In the event of any such instance, Gamson Gray undertakes to pursue the matter to the best of its ability with the third party involved. Time will not be of the essence in such matters. Full settlement in any case should consist of the supply of the original order. No refund or cancellation of order is permitted due to third party errors.
Neither the company nor any of its suppliers, associate companies, officials, employees, shall be liable to the buyer or any third party for any loss or damage of any nature which may be suffered in consequence of any failure on the part of the company to deliver any goods timeously or at all or for any defects in goods arising from any other cause whatsoever, and the buyer hereby indemnifies the said parties and holds them harmless against all such claims and undertakes to be solely responsible for the satisfaction of all third party claims.
All special offers are governed by these and their own terms and conditions. Gamson Gray reserve the right to cancel any offer at any time without exception. In the event of different parties under the same organisational heading approaching Gamson Gray this shall be considered on individual merit and only if the Company considers the application to be genuine and from one client. A signed price agreement with that client may be required.
The guarantee of turnaround times is a courtesy extended to customers solely at our discretion. Turnaround will be calculated on the basis of supply before 3pm midday. Work submitted after 3pm will count as submission the following day. Refunds are subject to individual consideration and withdrawal at any time.
Errors and Omissions
Price lists, acknowledgements, invoices and the like are subject to correction for any errors or omissions.
Customer’s artwork and any other property supplied to Gamson Gray by or on behalf of a customer will be held and worked upon at the customer’s own risk. A charge shall be incurred where Gamson Gray have to adjust artwork not supplied to the guidelines set out by the Company. Any additional work (adding bleeds, relaying artwork, typesetting or downloading fonts, separation etc.) is charged at £50 per hour. Please ensure artwork is print-ready. This will enable us to process your artwork within the turnaround times and to print your work within the time specified.
Customer’s Own Materials
Gamson Gray reserve the right to reject any plates, paper or other materials supplied or specified by the customer which in Gamson Gray’s sole discretion it considers to be unsuitable. Gamson Gray reserve the right to make additional charges for any additional costs incurred if such materials are found to be unsuitable during production.
a) The customer shall ensure that he has full authority to reproduce any material in which copyright subsists and Gamson Gray reserves the right to refuse to undertake any work which infringes, or appears to infringe, the copyright of a third party.

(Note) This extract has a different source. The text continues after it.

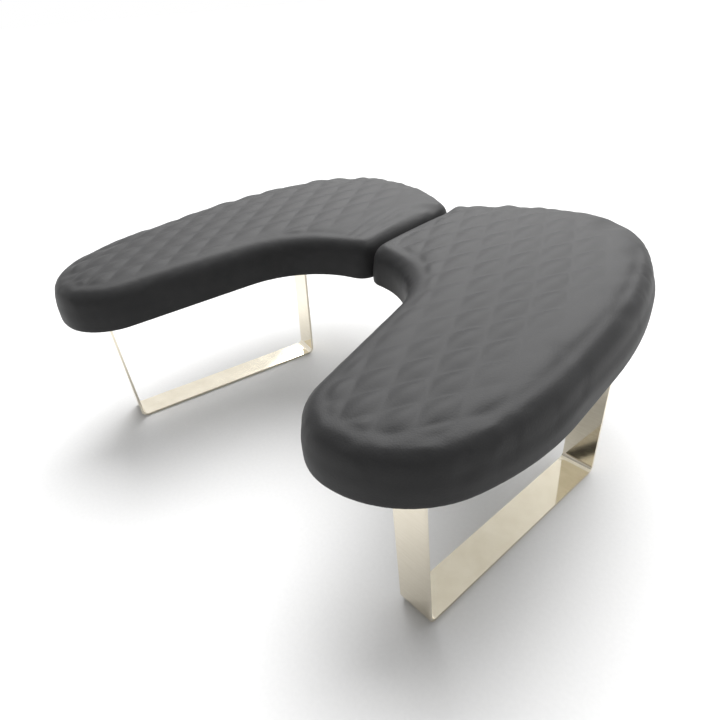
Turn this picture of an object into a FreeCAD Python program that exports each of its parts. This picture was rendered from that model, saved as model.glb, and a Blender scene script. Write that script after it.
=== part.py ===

b) The customer shall fully indemnify Gamson Gray against any action, claim, demand, costs, charges and expenses arising from libel, or incurred by reason of any infringement or alleged infringement of any copyright letters patent, registered design trade mark, trade name, industry guidelines or any other intellectual property rights protected in the United Kingdom or any laws for the time in force in the United Kingdom by the publication or use or sale of the goods and against all costs and damages which Gamson Gray may incur in any action for such infringement for which Gamson Gray may become liable.
c) In the event of any claim being made or action brought against the customer arising out of the matters referred to in this clause, Gamson Gray shall be promptly notified thereof.
d) The customer warrants that any design material, SMS content, or instructions furnished or given by him are not libellous or such as will cause Gamson Gray to infringe any copyright letters patent, registered designs, trade marks or trade name, or any other intellectual property rights or any legislation for the time being in force in the United Kingdom in the performance of the contract.
If for any reason the customer is unable to accept delivery or collect the goods at the time when the goods are ready Gamson Gray shall be under no obligation to store the same. Gamson Gray may however, at its discretion and if its storage facilities permit, store the goods but at the customer’s risk and the customer shall be liable to Gamson Gray for the reasonable cost (including insurance) of it so doing.
Risk and Ownership
Ownership of the goods being the subject of this contract shall not pass to the buyer until they are fully paid for, but the risk in the goods shall be borne by the buyer from the date of uplift to the customer or where stored in accordance with ‘storage’ above. Rights of ownership of all artwork and multimedia work remain with Gamson Gray excepting where a specific fee has been paid for the ownership of these services and a certificate has been issued with the invoice.
The buyer shall be liable for all legal costs (including attorney and own costs, collection, commission and tracing agents’ charges) incurred by the company arising out of any breach of the buyer’s part. In the event of any breach on the buyer’s part, the company shall be entitled to cancel the contract and to retain all amounts paid without prejudice to its rights to recover damages. No indulgence, leniency or extension of time which the company may grant or show to the buyer shall in any way prejudice the company or preclude the company from exercising any of its rights in the future.
Subject to the provisions hereof, no contract shall be capable of cancellation.
Gamson Gray will make every effort to carry out the customer’s instruction and the resulting contract but shall be under no liability if unable to carry out any provision of the contract for any reason beyond Gamson Gray’s control (without limiting the foregoing) including inability to secure labour, materials or supplies, breakdown of machinery or malfunctions, or as a result of any Act of God, war, labour dispute, fire, flood, legislation, failure of power supply or any cause beyond Gamson Gray’s control. During the continuance of such contingency the customer may by notice in writing to Gamson Gray elect to terminate the contract and pay for work done up to such notice and for materials used, but subject thereto shall otherwise accept delivery when available.
This agreement shall be governed by the laws of England and Wales.
These Terms and Conditions may be varied from time to time. Such variation shall be notified on the Gamson Gray website.